01.03.2015 02:10 h

Villa can still beat the drop says Sherwood

Tim Sherwood insists he can still lead Aston Villa to Premier League survival even though their 27-year stay in the English top flight is under growing threat after a 1-0 defeat against Newcastle United.

Villa slumped to their seventh consecutive league loss after another lacklustre display at St James' Park on Saturday which cost them a chance to climb out of the bottom three.

Sherwood has now lost his first two games in charge since succeeding Paul Lambert.

But the former Tottenham Hotspur manager claims he has seen enough from the players he inherited to suggest he can mount a successful climb out of the drop zone in their remaining 11 games.

"I'm happier in defeat today than I was last week," Sherwood said after his side went down to a first-half goal from Newcastle's Senegal striker Papiss Cisse.

"I saw an improvement and that display showed me the players are listening on the training ground and taking in the message we're trying to get across.

"If we keep playing like this, wins will come on the back of it."

Villa have no time to feel sorry for themselves as they host West Bromwich Albion on Tuesday, in the first of back-to-back visits from their local rivals in the league and then the FA Cup quarter-finals.

"We're still aiming for six wins before the end of the season to see us safe, and I'm telling the boys that I'll settle for poor performances if it means we just end up taking the points," Sherwood said.

"We need a shot of confidence that a win will bring."

Lambert remained largely reticent to criticise his players or to put them under pressure during his reign, but it is an approach Sherwood is happy to abandon as he looks for ways to guide them to safety.

"Paul Lambert probably tried to take the pressure off the players, but I'm the other way. We're under pressure, that's the message," he said.

"There are a lot of good people at this club and the pressure is on us to deliver some points."

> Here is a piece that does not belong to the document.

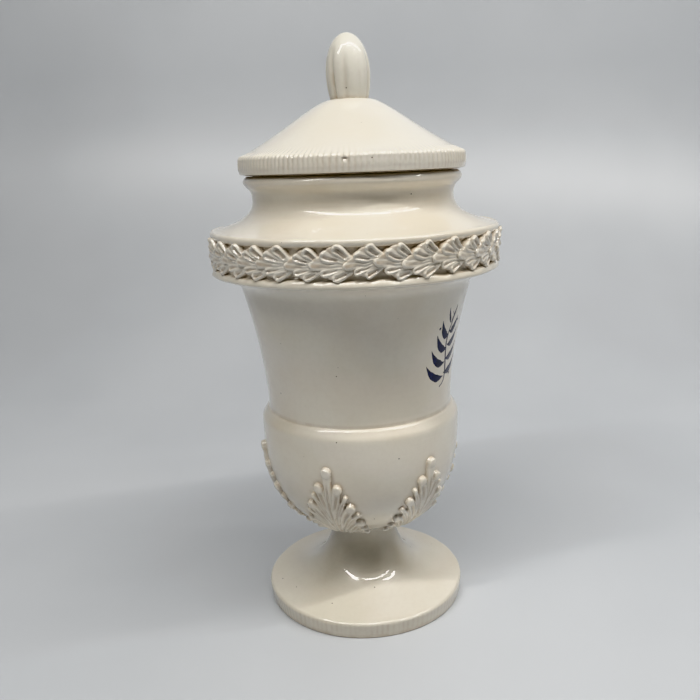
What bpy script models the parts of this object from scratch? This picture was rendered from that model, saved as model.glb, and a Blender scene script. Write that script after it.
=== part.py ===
"""Lidded apothecary jar of glazed earthenware, modelled the way it is made.

The vessel (neck, shoulder, leaf band, bell and bowl) is thrown in one piece and stands on a
hollow trumpet foot. The lid is a hollow cone with a locating flange and carries a fluted bud.
Leaves pressed in moulds are laid one by one round the band and round the bowl.

Lengths in the constants are millimetres; the meshes are metres. +Z is up, z = 0 is the table,
and the leaf tips of the band point towards -X on the side that faces -Y.
"""
import bpy
from math import asin, atan2, cos, pi, radians, sin

MM = 0.001
GAP = 0.3

# Foot
FOOT_EDGE_R = 55.0
FOOT_EDGE_Z = 8.6
FOOT_BASE_R = 54.0
FOOT_RING_INNER_R = 43.0
STEM_WAIST_R = 16.8
STEM_WAIST_Z = 41.0
STEM_TOP_R = 17.6
STEM_TOP_Z = 44.2
FOOT_HOLLOW_R = 9.0
FOOT_HOLLOW_TOP_Z = 33.0

# Bowl: a superellipse turned about the axis
BOWL_R = 53.3
BOWL_CENTRE_Z = 105.3
BOWL_DEPTH = 62.2
BOWL_POWER = 2.62
BOWL_SEAT_Z = 44.5
BOWL_FLOOR_Z = 51.0
BOWL_STEPS = 8
WALL = 4.2

# Bell, leaf band, shoulder and neck
BELL_FOOT_R = 49.4
BELL_FOOT_Z = 116.0
BELL_TOP_R = 59.6
BELL_TOP_Z = 177.5
BAND_LOWER_RIM_R = 74.0
BAND_LOWER_RIM_Z = 186.8
BAND_WALL_R = 71.5
BAND_WALL_LOW_Z = 188.2
BAND_WALL_HIGH_Z = 203.9
SHOULDER_LIP_R = 73.9
SHOULDER_LIP_Z = 205.6
NECK_R = 51.4
NECK_Z = 222.0
MOUTH_LIP_R = 55.5
MOUTH_LIP_Z = 230.7
MOUTH_TOP_Z = 233.5
MOUTH_INNER_R = 50.0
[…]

Newcastle cemented their place in mid-table thanks to an 11th goal of the season from Cisse, only two less than Villa have managed as a team in the league.

"It wasn't a classic game but we were expecting it to be tense and tight," Newcastle caretaker manager John Carver admitted after only a second win of his temporary reign since replacing Alan Pardew in January.

"We knew it wasn't going to be pretty," said Carver, who resisted the temptation to give Jonas Gutierrez his first Newcastle appearance for 17 months after the Argentine's successful battle with testicular cancer.

The 31-year-old was an unused substitute, although his appearance to warm up in the first half attracted perhaps the loudest cheer of the day.

"If you put it in the box, Papiss will score a goal for you," Carver added following Newcastle's first home win of 2015.

"His goal ratio is fantastic but we've got to provide him with the service because he's so valuable for us.

"He gets himself in the right areas and good strikers do that. It was a scruffy winner, but I'm not bothered about that."

Newcastle full-back Massadio Haidara hopes to be fit for Wednesday's visit by Manchester United despite being carried off with a knee injury in the second half to become the latest in a long line of defensive fitness worries for Carver.